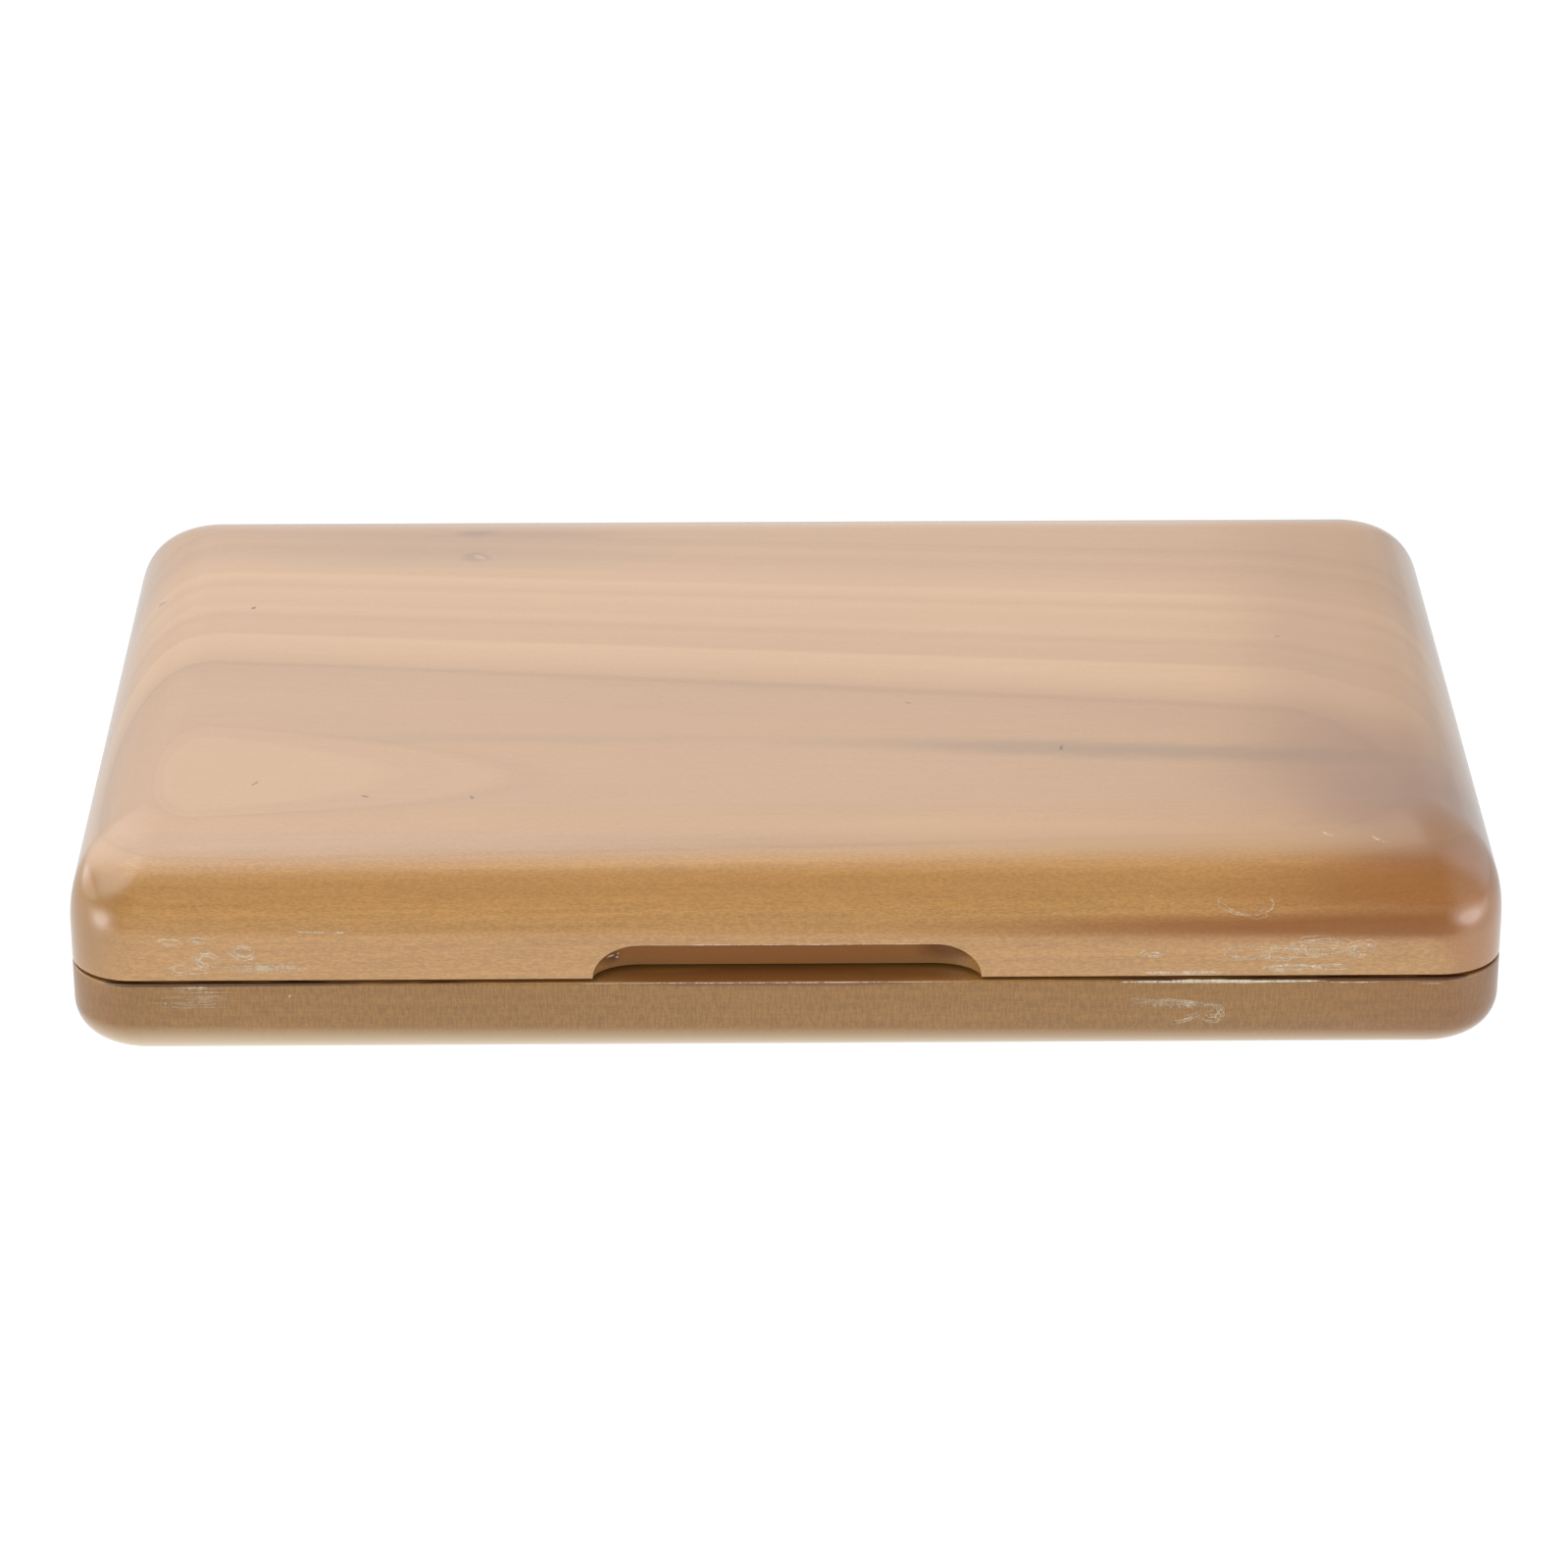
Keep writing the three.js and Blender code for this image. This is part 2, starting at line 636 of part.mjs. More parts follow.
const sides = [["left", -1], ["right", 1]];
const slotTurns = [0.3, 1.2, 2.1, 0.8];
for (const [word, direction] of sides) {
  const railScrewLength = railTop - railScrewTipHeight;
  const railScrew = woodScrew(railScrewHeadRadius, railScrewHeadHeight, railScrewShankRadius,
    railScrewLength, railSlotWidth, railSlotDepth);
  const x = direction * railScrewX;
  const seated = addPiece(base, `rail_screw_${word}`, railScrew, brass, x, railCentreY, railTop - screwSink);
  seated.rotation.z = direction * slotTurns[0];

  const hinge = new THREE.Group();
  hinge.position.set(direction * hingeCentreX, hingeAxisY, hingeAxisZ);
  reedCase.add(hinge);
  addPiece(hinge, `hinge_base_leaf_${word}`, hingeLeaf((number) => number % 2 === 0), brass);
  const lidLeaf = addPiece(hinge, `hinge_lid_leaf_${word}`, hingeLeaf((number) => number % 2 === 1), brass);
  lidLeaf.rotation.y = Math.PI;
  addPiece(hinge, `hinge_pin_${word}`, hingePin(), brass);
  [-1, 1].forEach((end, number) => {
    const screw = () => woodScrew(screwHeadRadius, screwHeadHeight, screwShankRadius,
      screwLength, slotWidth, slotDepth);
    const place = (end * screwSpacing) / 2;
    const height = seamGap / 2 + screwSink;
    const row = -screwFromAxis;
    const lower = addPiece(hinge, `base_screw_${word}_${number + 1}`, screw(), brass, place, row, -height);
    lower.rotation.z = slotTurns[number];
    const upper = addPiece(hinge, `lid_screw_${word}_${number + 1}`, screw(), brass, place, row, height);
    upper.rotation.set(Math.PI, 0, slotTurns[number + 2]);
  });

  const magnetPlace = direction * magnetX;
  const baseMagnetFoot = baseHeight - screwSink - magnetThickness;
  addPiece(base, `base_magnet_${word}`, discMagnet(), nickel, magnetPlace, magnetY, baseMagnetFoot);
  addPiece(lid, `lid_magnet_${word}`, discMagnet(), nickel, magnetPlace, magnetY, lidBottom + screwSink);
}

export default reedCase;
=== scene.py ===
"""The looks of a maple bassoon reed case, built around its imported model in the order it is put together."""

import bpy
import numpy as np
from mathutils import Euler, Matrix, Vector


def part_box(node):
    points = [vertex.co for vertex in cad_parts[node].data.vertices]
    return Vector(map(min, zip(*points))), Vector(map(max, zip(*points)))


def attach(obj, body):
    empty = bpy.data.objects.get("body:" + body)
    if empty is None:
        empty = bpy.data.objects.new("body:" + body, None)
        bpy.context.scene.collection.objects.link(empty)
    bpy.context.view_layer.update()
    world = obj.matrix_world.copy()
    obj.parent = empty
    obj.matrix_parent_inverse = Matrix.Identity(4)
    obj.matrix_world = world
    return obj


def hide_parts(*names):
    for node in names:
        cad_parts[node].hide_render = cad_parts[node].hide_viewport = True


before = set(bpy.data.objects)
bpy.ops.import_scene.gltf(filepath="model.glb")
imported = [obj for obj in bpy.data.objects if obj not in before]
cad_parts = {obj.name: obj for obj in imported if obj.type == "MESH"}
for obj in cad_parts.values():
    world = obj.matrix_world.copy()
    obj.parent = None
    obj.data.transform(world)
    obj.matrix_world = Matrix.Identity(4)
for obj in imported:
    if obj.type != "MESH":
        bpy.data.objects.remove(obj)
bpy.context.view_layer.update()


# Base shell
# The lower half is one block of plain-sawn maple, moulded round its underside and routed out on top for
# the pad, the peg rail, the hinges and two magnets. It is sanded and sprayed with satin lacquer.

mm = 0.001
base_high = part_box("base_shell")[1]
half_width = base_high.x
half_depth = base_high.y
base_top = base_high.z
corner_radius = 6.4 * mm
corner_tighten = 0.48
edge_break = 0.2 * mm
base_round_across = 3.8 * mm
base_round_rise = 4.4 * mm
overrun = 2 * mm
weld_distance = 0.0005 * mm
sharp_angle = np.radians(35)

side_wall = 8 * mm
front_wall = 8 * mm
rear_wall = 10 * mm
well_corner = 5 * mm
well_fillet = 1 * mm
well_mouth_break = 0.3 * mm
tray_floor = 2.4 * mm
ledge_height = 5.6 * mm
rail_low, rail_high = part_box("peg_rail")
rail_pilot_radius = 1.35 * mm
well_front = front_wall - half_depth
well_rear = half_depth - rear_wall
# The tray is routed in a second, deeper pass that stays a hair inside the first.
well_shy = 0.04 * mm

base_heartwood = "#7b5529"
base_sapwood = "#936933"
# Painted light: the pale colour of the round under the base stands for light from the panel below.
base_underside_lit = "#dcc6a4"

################

■ TASK TO CARRY OUT
Write out, unaltered, the lines from the opening of the listing through the line that includes "seated.rotation.z = direction".

■ FULL RESPONSE
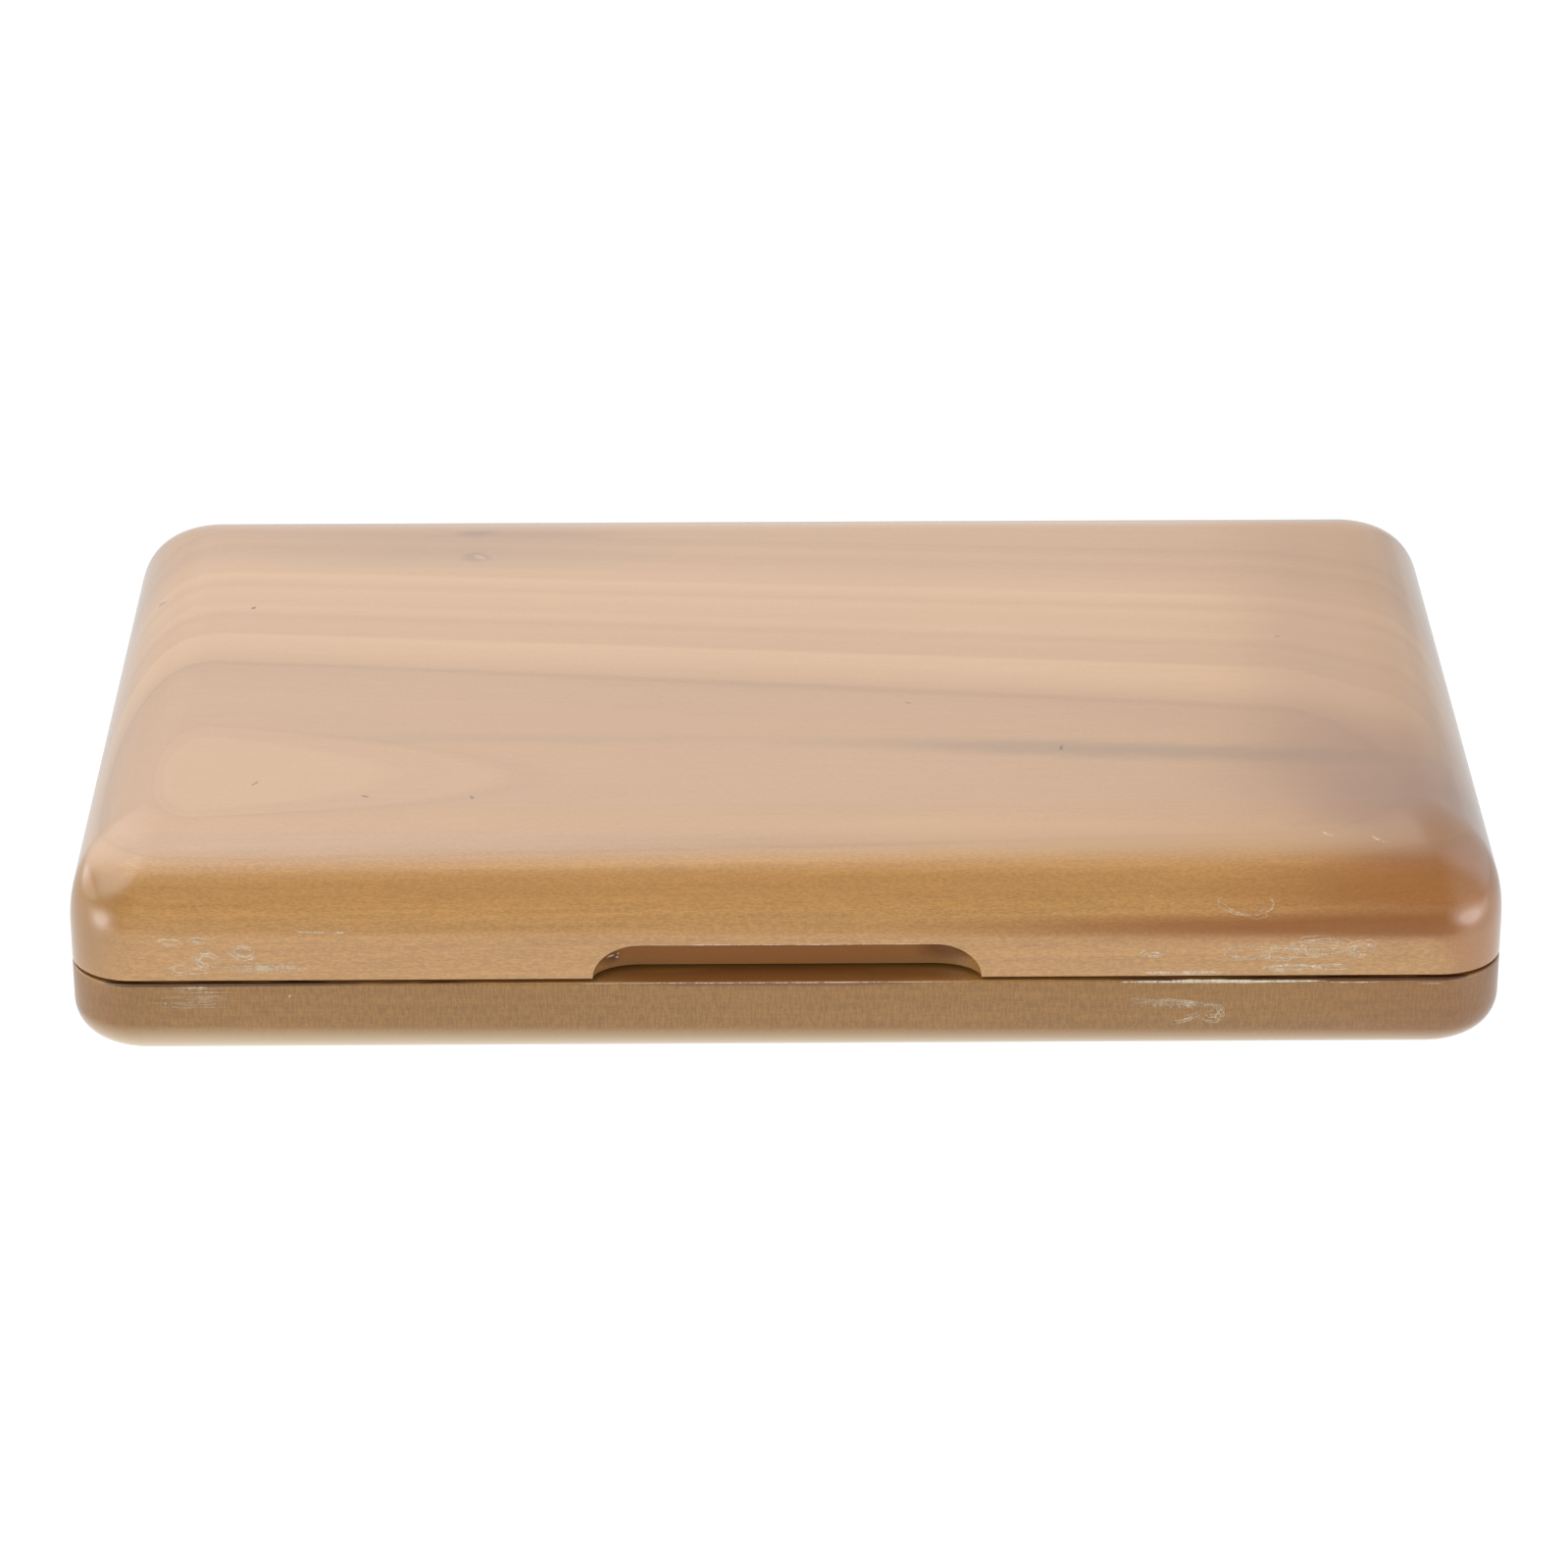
Keep writing the three.js and Blender code for this image. This is part 2, starting at line 636 of part.mjs. More parts follow.
const sides = [["left", -1], ["right", 1]];
const slotTurns = [0.3, 1.2, 2.1, 0.8];
for (const [word, direction] of sides) {
  const railScrewLength = railTop - railScrewTipHeight;
  const railScrew = woodScrew(railScrewHeadRadius, railScrewHeadHeight, railScrewShankRadius,
    railScrewLength, railSlotWidth, railSlotDepth);
  const x = direction * railScrewX;
  const seated = addPiece(base, `rail_screw_${word}`, railScrew, brass, x, railCentreY, railTop - screwSink);
  seated.rotation.z = direction * slotTurns[0];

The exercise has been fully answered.